▶ **SET TASK**
Write out all of the lines below, exactly and completely.

▶ **DATASET CONTENT**
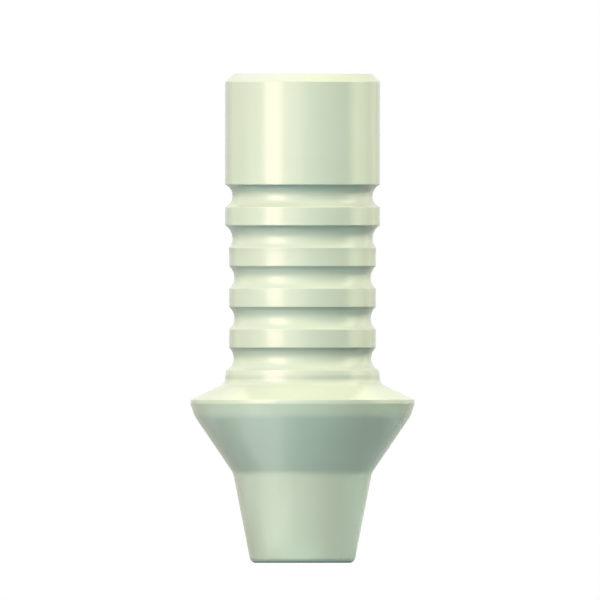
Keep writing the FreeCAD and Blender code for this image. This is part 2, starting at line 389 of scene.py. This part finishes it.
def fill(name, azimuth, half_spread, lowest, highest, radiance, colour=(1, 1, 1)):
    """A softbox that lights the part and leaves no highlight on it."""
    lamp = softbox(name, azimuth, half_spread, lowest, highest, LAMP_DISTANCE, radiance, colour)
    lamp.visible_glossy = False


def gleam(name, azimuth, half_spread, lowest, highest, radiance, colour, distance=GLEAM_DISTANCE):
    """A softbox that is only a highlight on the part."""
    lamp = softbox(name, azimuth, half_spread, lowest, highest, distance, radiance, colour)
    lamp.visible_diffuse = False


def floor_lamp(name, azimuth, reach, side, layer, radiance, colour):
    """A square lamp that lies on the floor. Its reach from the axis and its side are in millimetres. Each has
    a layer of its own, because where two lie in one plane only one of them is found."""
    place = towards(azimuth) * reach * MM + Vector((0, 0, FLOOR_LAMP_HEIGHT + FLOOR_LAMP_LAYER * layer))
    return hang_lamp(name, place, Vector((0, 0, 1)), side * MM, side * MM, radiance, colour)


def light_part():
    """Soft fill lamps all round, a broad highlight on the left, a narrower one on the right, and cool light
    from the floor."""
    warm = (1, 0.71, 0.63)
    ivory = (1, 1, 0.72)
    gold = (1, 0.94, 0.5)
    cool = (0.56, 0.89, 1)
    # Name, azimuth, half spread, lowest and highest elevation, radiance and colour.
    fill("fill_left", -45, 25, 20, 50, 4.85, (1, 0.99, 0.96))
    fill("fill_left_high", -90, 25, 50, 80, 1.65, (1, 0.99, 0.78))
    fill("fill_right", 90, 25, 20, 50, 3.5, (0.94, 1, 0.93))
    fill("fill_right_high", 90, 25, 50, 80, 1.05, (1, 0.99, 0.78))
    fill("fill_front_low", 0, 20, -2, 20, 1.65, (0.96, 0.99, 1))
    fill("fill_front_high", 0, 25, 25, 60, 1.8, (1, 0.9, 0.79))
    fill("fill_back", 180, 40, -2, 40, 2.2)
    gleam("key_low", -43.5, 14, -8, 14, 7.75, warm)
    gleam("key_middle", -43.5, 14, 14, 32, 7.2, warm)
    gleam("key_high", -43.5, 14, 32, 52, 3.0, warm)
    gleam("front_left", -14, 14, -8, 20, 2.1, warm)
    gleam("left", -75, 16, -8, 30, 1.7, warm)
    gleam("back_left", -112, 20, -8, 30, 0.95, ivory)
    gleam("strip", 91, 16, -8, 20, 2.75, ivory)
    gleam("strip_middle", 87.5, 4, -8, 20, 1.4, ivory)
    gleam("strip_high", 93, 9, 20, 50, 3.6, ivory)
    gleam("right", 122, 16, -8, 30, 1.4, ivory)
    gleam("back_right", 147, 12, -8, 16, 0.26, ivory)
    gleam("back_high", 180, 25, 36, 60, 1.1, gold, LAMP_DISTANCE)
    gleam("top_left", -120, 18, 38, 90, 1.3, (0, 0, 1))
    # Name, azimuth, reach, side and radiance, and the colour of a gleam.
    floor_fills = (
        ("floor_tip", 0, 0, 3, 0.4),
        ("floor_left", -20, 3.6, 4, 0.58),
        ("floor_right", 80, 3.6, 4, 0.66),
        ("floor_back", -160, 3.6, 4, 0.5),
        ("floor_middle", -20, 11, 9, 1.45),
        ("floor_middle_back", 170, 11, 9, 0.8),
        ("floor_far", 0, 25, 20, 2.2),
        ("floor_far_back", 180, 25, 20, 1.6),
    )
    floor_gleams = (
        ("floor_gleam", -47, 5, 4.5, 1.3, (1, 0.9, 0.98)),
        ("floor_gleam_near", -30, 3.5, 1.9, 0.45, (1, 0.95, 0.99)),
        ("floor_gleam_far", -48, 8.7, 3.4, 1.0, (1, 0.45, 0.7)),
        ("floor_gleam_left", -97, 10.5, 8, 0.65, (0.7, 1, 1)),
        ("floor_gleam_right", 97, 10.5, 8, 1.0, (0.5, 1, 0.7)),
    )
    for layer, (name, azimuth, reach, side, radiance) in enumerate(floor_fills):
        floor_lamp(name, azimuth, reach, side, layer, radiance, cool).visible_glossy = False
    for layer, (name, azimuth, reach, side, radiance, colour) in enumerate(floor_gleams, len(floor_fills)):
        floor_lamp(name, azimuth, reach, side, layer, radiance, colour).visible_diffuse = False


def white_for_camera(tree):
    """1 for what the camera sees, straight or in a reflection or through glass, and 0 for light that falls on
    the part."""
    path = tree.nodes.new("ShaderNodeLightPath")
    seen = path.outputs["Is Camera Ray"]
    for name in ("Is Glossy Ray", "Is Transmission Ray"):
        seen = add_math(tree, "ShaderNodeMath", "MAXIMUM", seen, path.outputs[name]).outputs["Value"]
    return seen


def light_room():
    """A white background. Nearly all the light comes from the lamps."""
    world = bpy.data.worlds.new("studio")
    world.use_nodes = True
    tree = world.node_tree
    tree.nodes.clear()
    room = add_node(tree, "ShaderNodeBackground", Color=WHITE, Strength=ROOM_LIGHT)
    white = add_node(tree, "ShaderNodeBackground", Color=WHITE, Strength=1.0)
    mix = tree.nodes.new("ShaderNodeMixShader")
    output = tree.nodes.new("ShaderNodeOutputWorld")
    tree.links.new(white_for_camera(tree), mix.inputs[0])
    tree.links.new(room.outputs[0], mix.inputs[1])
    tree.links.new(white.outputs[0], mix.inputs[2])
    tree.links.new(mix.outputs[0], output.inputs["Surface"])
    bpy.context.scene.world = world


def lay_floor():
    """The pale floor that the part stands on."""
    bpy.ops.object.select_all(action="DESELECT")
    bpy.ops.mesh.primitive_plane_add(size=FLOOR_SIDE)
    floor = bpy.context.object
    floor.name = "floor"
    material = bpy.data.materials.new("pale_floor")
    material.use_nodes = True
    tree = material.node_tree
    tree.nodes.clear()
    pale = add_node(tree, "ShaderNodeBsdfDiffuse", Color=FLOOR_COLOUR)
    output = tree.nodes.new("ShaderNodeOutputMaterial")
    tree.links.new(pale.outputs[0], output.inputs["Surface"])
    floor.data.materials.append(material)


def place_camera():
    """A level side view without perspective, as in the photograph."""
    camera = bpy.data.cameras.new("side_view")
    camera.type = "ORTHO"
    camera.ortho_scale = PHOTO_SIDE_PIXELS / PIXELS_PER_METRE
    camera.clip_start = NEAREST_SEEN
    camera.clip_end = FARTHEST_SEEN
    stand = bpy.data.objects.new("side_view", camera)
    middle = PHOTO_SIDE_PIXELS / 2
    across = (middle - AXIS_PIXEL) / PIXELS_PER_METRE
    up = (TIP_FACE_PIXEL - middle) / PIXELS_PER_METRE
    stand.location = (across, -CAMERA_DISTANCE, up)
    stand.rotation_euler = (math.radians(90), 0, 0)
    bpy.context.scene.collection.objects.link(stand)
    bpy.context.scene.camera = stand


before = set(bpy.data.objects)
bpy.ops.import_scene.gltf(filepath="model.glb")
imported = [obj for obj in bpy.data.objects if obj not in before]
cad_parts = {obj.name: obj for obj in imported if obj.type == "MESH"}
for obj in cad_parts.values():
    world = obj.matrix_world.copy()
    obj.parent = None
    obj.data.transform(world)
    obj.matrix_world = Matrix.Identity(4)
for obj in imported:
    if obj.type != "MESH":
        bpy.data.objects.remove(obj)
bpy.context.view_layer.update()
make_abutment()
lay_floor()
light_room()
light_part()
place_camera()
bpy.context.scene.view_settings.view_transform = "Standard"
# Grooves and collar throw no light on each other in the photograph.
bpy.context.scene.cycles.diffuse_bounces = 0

▶ **EXERCISE RESULT**
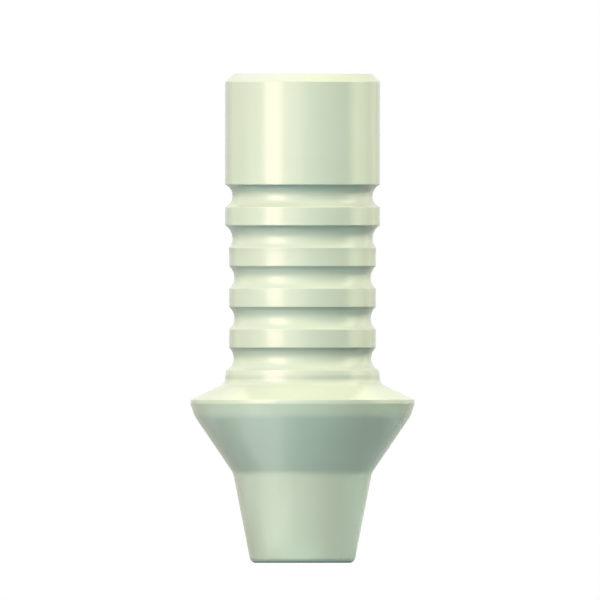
Keep writing the FreeCAD and Blender code for this image. This is part 2, starting at line 389 of scene.py. This part finishes it.
def fill(name, azimuth, half_spread, lowest, highest, radiance, colour=(1, 1, 1)):
    """A softbox that lights the part and leaves no highlight on it."""
    lamp = softbox(name, azimuth, half_spread, lowest, highest, LAMP_DISTANCE, radiance, colour)
    lamp.visible_glossy = False


def gleam(name, azimuth, half_spread, lowest, highest, radiance, colour, distance=GLEAM_DISTANCE):
    """A softbox that is only a highlight on the part."""
    lamp = softbox(name, azimuth, half_spread, lowest, highest, distance, radiance, colour)
    lamp.visible_diffuse = False


def floor_lamp(name, azimuth, reach, side, layer, radiance, colour):
    """A square lamp that lies on the floor. Its reach from the axis and its side are in millimetres. Each has
    a layer of its own, because where two lie in one plane only one of them is found."""
    place = towards(azimuth) * reach * MM + Vector((0, 0, FLOOR_LAMP_HEIGHT + FLOOR_LAMP_LAYER * layer))
    return hang_lamp(name, place, Vector((0, 0, 1)), side * MM, side * MM, radiance, colour)


def light_part():
    """Soft fill lamps all round, a broad highlight on the left, a narrower one on the right, and cool light
    from the floor."""
    warm = (1, 0.71, 0.63)
    ivory = (1, 1, 0.72)
    gold = (1, 0.94, 0.5)
    cool = (0.56, 0.89, 1)
    # Name, azimuth, half spread, lowest and highest elevation, radiance and colour.
    fill("fill_left", -45, 25, 20, 50, 4.85, (1, 0.99, 0.96))
    fill("fill_left_high", -90, 25, 50, 80, 1.65, (1, 0.99, 0.78))
    fill("fill_right", 90, 25, 20, 50, 3.5, (0.94, 1, 0.93))
    fill("fill_right_high", 90, 25, 50, 80, 1.05, (1, 0.99, 0.78))
    fill("fill_front_low", 0, 20, -2, 20, 1.65, (0.96, 0.99, 1))
    fill("fill_front_high", 0, 25, 25, 60, 1.8, (1, 0.9, 0.79))
    fill("fill_back", 180, 40, -2, 40, 2.2)
    gleam("key_low", -43.5, 14, -8, 14, 7.75, warm)
    gleam("key_middle", -43.5, 14, 14, 32, 7.2, warm)
    gleam("key_high", -43.5, 14, 32, 52, 3.0, warm)
    gleam("front_left", -14, 14, -8, 20, 2.1, warm)
    gleam("left", -75, 16, -8, 30, 1.7, warm)
    gleam("back_left", -112, 20, -8, 30, 0.95, ivory)
    gleam("strip", 91, 16, -8, 20, 2.75, ivory)
    gleam("strip_middle", 87.5, 4, -8, 20, 1.4, ivory)
    gleam("strip_high", 93, 9, 20, 50, 3.6, ivory)
    gleam("right", 122, 16, -8, 30, 1.4, ivory)
    gleam("back_right", 147, 12, -8, 16, 0.26, ivory)
    gleam("back_high", 180, 25, 36, 60, 1.1, gold, LAMP_DISTANCE)
    gleam("top_left", -120, 18, 38, 90, 1.3, (0, 0, 1))
    # Name, azimuth, reach, side and radiance, and the colour of a gleam.
    floor_fills = (
        ("floor_tip", 0, 0, 3, 0.4),
        ("floor_left", -20, 3.6, 4, 0.58),
        ("floor_right", 80, 3.6, 4, 0.66),
        ("floor_back", -160, 3.6, 4, 0.5),
        ("floor_middle", -20, 11, 9, 1.45),
        ("floor_middle_back", 170, 11, 9, 0.8),
        ("floor_far", 0, 25, 20, 2.2),
        ("floor_far_back", 180, 25, 20, 1.6),
    )
    floor_gleams = (
        ("floor_gleam", -47, 5, 4.5, 1.3, (1, 0.9, 0.98)),
        ("floor_gleam_near", -30, 3.5, 1.9, 0.45, (1, 0.95, 0.99)),
        ("floor_gleam_far", -48, 8.7, 3.4, 1.0, (1, 0.45, 0.7)),
        ("floor_gleam_left", -97, 10.5, 8, 0.65, (0.7, 1, 1)),
        ("floor_gleam_right", 97, 10.5, 8, 1.0, (0.5, 1, 0.7)),
    )
    for layer, (name, azimuth, reach, side, radiance) in enumerate(floor_fills):
        floor_lamp(name, azimuth, reach, side, layer, radiance, cool).visible_glossy = False
    for layer, (name, azimuth, reach, side, radiance, colour) in enumerate(floor_gleams, len(floor_fills)):
        floor_lamp(name, azimuth, reach, side, layer, radiance, colour).visible_diffuse = False


def white_for_camera(tree):
    """1 for what the camera sees, straight or in a reflection or through glass, and 0 for light that falls on
    the part."""
    path = tree.nodes.new("ShaderNodeLightPath")
    seen = path.outputs["Is Camera Ray"]
    for name in ("Is Glossy Ray", "Is Transmission Ray"):
        seen = add_math(tree, "ShaderNodeMath", "MAXIMUM", seen, path.outputs[name]).outputs["Value"]
    return seen


def light_room():
    """A white background. Nearly all the light comes from the lamps."""
    world = bpy.data.worlds.new("studio")
    world.use_nodes = True
    tree = world.node_tree
    tree.nodes.clear()
    room = add_node(tree, "ShaderNodeBackground", Color=WHITE, Strength=ROOM_LIGHT)
    white = add_node(tree, "ShaderNodeBackground", Color=WHITE, Strength=1.0)
    mix = tree.nodes.new("ShaderNodeMixShader")
    output = tree.nodes.new("ShaderNodeOutputWorld")
    tree.links.new(white_for_camera(tree), mix.inputs[0])
    tree.links.new(room.outputs[0], mix.inputs[1])
    tree.links.new(white.outputs[0], mix.inputs[2])
    tree.links.new(mix.outputs[0], output.inputs["Surface"])
    bpy.context.scene.world = world


def lay_floor():
    """The pale floor that the part stands on."""
    bpy.ops.object.select_all(action="DESELECT")
    bpy.ops.mesh.primitive_plane_add(size=FLOOR_SIDE)
    floor = bpy.context.object
    floor.name = "floor"
    material = bpy.data.materials.new("pale_floor")
    material.use_nodes = True
    tree = material.node_tree
    tree.nodes.clear()
    pale = add_node(tree, "ShaderNodeBsdfDiffuse", Color=FLOOR_COLOUR)
    output = tree.nodes.new("ShaderNodeOutputMaterial")
    tree.links.new(pale.outputs[0], output.inputs["Surface"])
    floor.data.materials.append(material)


def place_camera():
    """A level side view without perspective, as in the photograph."""
    camera = bpy.data.cameras.new("side_view")
    camera.type = "ORTHO"
    camera.ortho_scale = PHOTO_SIDE_PIXELS / PIXELS_PER_METRE
    camera.clip_start = NEAREST_SEEN
    camera.clip_end = FARTHEST_SEEN
    stand = bpy.data.objects.new("side_view", camera)
    middle = PHOTO_SIDE_PIXELS / 2
    across = (middle - AXIS_PIXEL) / PIXELS_PER_METRE
    up = (TIP_FACE_PIXEL - middle) / PIXELS_PER_METRE
    stand.location = (across, -CAMERA_DISTANCE, up)
    stand.rotation_euler = (math.radians(90), 0, 0)
    bpy.context.scene.collection.objects.link(stand)
    bpy.context.scene.camera = stand


before = set(bpy.data.objects)
bpy.ops.import_scene.gltf(filepath="model.glb")
imported = [obj for obj in bpy.data.objects if obj not in before]
cad_parts = {obj.name: obj for obj in imported if obj.type == "MESH"}
for obj in cad_parts.values():
    world = obj.matrix_world.copy()
    obj.parent = None
    obj.data.transform(world)
    obj.matrix_world = Matrix.Identity(4)
for obj in imported:
    if obj.type != "MESH":
        bpy.data.objects.remove(obj)
bpy.context.view_layer.update()
make_abutment()
lay_floor()
light_room()
light_part()
place_camera()
bpy.context.scene.view_settings.view_transform = "Standard"
# Grooves and collar throw no light on each other in the photograph.
bpy.context.scene.cycles.diffuse_bounces = 0